For Ustaran, it’s not a matter of “playing legal games” by hosting a server in one country or another, its about taking practical steps to protect privacy.
The issue at stake is not whether governments can access data in their jurisdiction, but whether they do so in a way that is mass and indiscriminate.
“We all deserve to be protected from the excesses of the state,” said Ustaran.
But the way to achieve that is multifaceted – partly through legal solutions, partly through the way organisations manage data, and partly through innovative technology.
One idea under discussion, for example, is to find a way to encrypt data and to ensure the encryption key remains in Europe when the data is exported to other countries.
If the data importer is at least one step removed from the encryption key holder, that may provide a more defensible tool to protect data from unwanted government attention.
Schrems said he has yet to see a technology that allows a cloud service provider to process data without having access to the encryption key, unless they are simply storing archive data.

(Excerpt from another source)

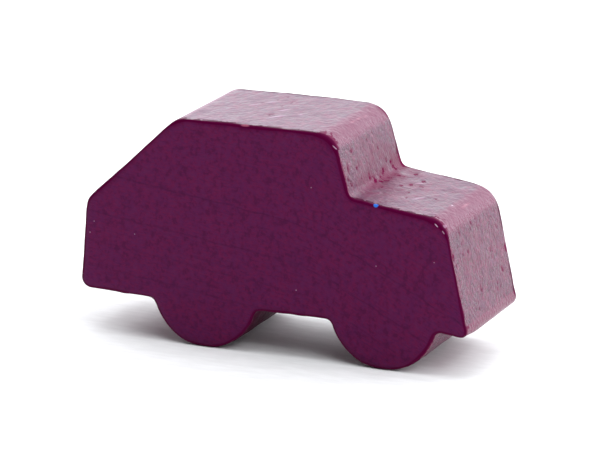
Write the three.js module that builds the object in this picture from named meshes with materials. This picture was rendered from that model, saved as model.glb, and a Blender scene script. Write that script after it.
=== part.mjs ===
// A car-shaped playing piece, cut as one body from a board of hardwood and painted all over.
//
// The side outline (saloon roof, bonnet and two wheels) is moulded along the board, slices of one
// thickness are cut off it, and tumbling eases the edges where the moulded faces meet the slice
// faces. Nothing on it comes apart or turns: the wheels are only lobes of the outline.
//
// Millimetres. +X is the front of the car, +Z is up and Y runs through the thickness. The origin
// is on the ground, below the middle of the car.

import * as THREE from "three";

// Driving dimensions
const THICKNESS = 10; // from one side face to the other
const EDGE_EASE = 0.4; // radius of the eased edge round each side face
const HEIGHT = 16.75; // from the ground to the roof
const UNDERSIDE = 3.15; // from the ground to the body's underside
const WHEEL_RADIUS = 4.1;
const FOOT_FLAT = 1.4; // length of the flat that each wheel stands on
const REAR_WHEEL_X = -5.2;
const WHEELBASE = 13.8;
const WHEEL_FILLET = 0.45; // radius of the hollow between a wheel and the underside

// Where the body's straight edges would meet, from the rear bumper over the roof to the front
// bumper, and the radius that rounds each meeting.
const CORNERS = [
  { name: "foot of the tail", x: -15.08, z: 3.3, round: 0.8 },
  { name: "foot of the hatch", x: -14.5, z: 9.98, round: 1.1 },
  { name: "back of the roof", x: -7.3, z: HEIGHT, round: 1.6 },
  { name: "front of the roof", x: 4.85, z: HEIGHT, round: 1.8 },
  { name: "foot of the windscreen", x: 6.1, z: 12.31, round: 0.5 },
  { name: "front of the bonnet", x: 13.3, z: 11.38, round: 1.8 },
  { name: "foot of the nose", x: 15.12, z: 2.95, round: 0.5 },
];

// How finely curves become facets
const ARC_STEPS = 5; // a THREE.Shape makes twice this many facets of each arc
const EASE_STEPS = 3;

const PAINT = { name: "purple_paint", color: 0x69124d, roughness: 0.45, metalness: 0 };

// The arc that rounds the corner between two straight edges.
function cornerArc(before, corner, after) {
  const here = new THREE.Vector2(corner.x, corner.z);
  const back = new THREE.Vector2(before.x, before.z).sub(here).normalize();
  const ahead = new THREE.Vector2(after.x, after.z).sub(here).normalize();
  const halfAngle = Math.acos(back.dot(ahead)) / 2;
  const toCentre = corner.round / Math.sin(halfAngle);
  const toTangent = corner.round / Math.tan(halfAngle);
  const centre = back.clone().add(ahead).normalize().multiplyScalar(toCentre).add(here);
  const start = here.clone().addScaledVector(back, toTangent);
  const end = here.clone().addScaledVector(ahead, toTangent);
  return {
    centre,
    radius: corner.round,
    from: start.sub(centre).angle(),
    to: end.sub(centre).angle(),
    clockwise: back.cross(ahead) > 0,
  };
}

// The arcs of one wheel, met from the front: a hollow fillet, the tyre down to its foot, the tyre
// up from its foot, and the second hollow fillet. The foot flat is the straight between the tyres.
function wheelArcs(wheelX) {
  const axleHeight = Math.sqrt(WHEEL_RADIUS ** 2 - (FOOT_FLAT / 2) ** 2);
  const filletHeight = UNDERSIDE - WHEEL_FILLET;
  const centresApart = WHEEL_RADIUS + WHEEL_FILLET;
  const filletReach = Math.sqrt(centresApart ** 2 - (axleHeight - filletHeight) ** 2);
  const meet = Math.atan2(filletHeight - axleHeight, filletReach);
  const footEnd = Math.atan2(-axleHeight, FOOT_FLAT / 2);
  const wheel = new THREE.Vector2(wheelX, axleHeight);
  const ahead = new THREE.Vector2(wheelX + filletReach, filletHeight);
  const behind = new THREE.Vector2(wheelX - filletReach, filletHeight);
  const hollow = { radius: WHEEL_FILLET, clockwise: false };
  const tyre = { centre: wheel, radius: WHEEL_RADIUS, clockwise: true };
  return [
    { ...hollow, centre: ahead, from: Math.PI / 2, to: Math.PI + meet },
    { ...tyre, from: meet, to: footEnd },
    { ...tyre, from: Math.PI - footEnd, to: Math.PI - meet },
    { ...hollow, centre: behind, from: -meet, to: Math.PI / 2 },
  ];
}

// The whole side outline, clockwise from the foot of the tail. The straights between the arcs are
// drawn by the shape itself.
function sideOutline() {
  const frontWheelX = REAR_WHEEL_X + WHEELBASE;
  const underFront = { x: frontWheelX + WHEEL_RADIUS, z: UNDERSIDE };
  const underRear = { x: REAR_WHEEL_X - WHEEL_RADIUS, z: UNDERSIDE };
  const stops = [underRear, ...CORNERS, underFront];
  const corners = CORNERS.map((corner, i) => cornerArc(stops[i], corner, stops[i + 2]));

  const outline = new THREE.Shape();
  for (const arc of [...corners, ...wheelArcs(frontWheelX), ...wheelArcs(REAR_WHEEL_X)]) {
    const { centre, radius, from, to, clockwise } = arc;
    outline.absarc(centre.x, centre.y, radius, from, to, clockwise);
  }
  outline.closePath();
  return outline;
}

// The outline given its thickness, with the eased edges inside it, standing upright about Y = 0.
function carBody() {
  const geometry = new THREE.ExtrudeGeometry(sideOutline(), {
    depth: THICKNESS - 2 * EDGE_EASE,
    curveSegments: ARC_STEPS,
    bevelThickness: EDGE_EASE,
    bevelSize: EDGE_EASE,
    bevelOffset: -EDGE_EASE,
    bevelSegments: EASE_STEPS,
  });
  geometry.translate(0, 0, EDGE_EASE - THICKNESS / 2);
  geometry.rotateX(Math.PI / 2);

  const body = new THREE.Mesh(geometry, new THREE.MeshStandardMaterial(PAINT));
  body.name = "car_body";
  return body;
}

const group = new THREE.Group();
group.add(carBody());

export default group;
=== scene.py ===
"""The looks of a car-shaped wooden game token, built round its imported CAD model.

One piece stands for the CAD body: its outline is read from the CAD mesh and wrapped with a fine
skin whose eased edges, tool marks and open pores are real relief. The paint is a procedural
material over that relief. Lengths are millimetres, except for the studio's, which are metres.
"""

import math

import bmesh
import bpy
import numpy as np
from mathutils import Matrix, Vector
from mathutils.geometry import delaunay_2d_cdt


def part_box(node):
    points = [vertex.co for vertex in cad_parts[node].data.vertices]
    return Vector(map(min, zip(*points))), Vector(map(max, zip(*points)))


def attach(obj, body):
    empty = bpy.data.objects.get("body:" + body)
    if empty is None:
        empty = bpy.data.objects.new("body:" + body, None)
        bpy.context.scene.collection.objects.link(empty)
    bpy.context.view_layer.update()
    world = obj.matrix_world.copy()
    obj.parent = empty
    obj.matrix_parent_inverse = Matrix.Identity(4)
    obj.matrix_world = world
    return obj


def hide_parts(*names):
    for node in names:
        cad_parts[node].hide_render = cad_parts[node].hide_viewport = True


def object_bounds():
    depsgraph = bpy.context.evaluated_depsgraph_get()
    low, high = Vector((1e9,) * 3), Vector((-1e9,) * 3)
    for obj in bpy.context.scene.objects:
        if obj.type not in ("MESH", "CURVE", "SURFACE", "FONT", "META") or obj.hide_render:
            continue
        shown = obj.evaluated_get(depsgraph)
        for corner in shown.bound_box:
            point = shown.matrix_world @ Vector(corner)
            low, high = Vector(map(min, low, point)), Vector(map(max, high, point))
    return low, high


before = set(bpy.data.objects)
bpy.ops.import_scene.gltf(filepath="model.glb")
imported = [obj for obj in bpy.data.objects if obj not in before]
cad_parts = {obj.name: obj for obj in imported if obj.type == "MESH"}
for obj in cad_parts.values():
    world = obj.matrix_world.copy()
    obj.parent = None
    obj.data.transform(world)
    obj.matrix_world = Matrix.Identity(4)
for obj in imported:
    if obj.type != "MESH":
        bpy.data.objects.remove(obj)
cad_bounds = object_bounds()

MM = 0.001  # Blender works in metres
CAD_NODE = "car_body"

# Where the camera stands
VIEW_AZIMUTH = math.radians(23.51)
VIEW_ELEVATION = math.radians(15.60)
VIEW_DISTANCE = 309.4  # from the middle of the object
VIEW_ASIDE = 0.14  # how far right of the middle the camera aims
SENSOR_WIDTH = 36.0
LENS = 259.0

# Places on the outline
UNDER_MIDDLE = dict(x=1.7, z=3.15)  # on the underside, between the wheels
COWL = dict(x=6.1, z=12.31)  # where the windscreen meets the bonnet

# The skin's mesh
WELD_REACH = 0.001  # points of the CAD mesh that are nearer to each other are one
OUTLINE_STEP = 0.108  # between points along the outline
OUTLINE_BLUR = 0.14  # how far the CAD's facets are smoothed
BEND_BLUR = 0.3  # and how far the outline's bend is, where it is measured
ACROSS_STEP = 0.125  # between points across the thickness
FACE_STEP = 0.42  # between points inside a side face
FACE_MARGIN = 0.2  # from those points to the side face's border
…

“In the long run, we need some kind of ‘no spy agreement’ among Western countries – make sure there is free flow of data without having to worry if your data goes abroad,” he said.
For Ustaran, storing data locally can’t be the answer. After all, he said, US big tech companies have operations in Europe that make them subject to GDPR.

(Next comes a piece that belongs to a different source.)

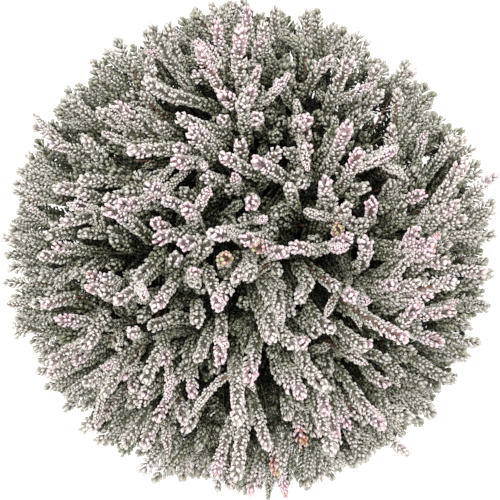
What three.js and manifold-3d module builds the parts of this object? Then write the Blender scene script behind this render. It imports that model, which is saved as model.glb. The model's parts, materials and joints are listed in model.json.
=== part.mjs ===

“Why should we restrict transfers to these organisations that are already subject to the very regime that we are trying to apply to them contractually?” he said.
There may be ways, through contracts or by setting polices, to resolve the tension between European data protection law and the laws of other jurisdictions that apply to multinationals.
Schrems said the debate over data transfers reminds him of the debate over climate change. “It’s like, you know, the reality is just that we all need a car, and we need to drive and there is oil, and that’s the how the world works,” he said. “And then there’s a little Greta Thunberg saying, guys, you know what, this is not gonna work that way for ever.”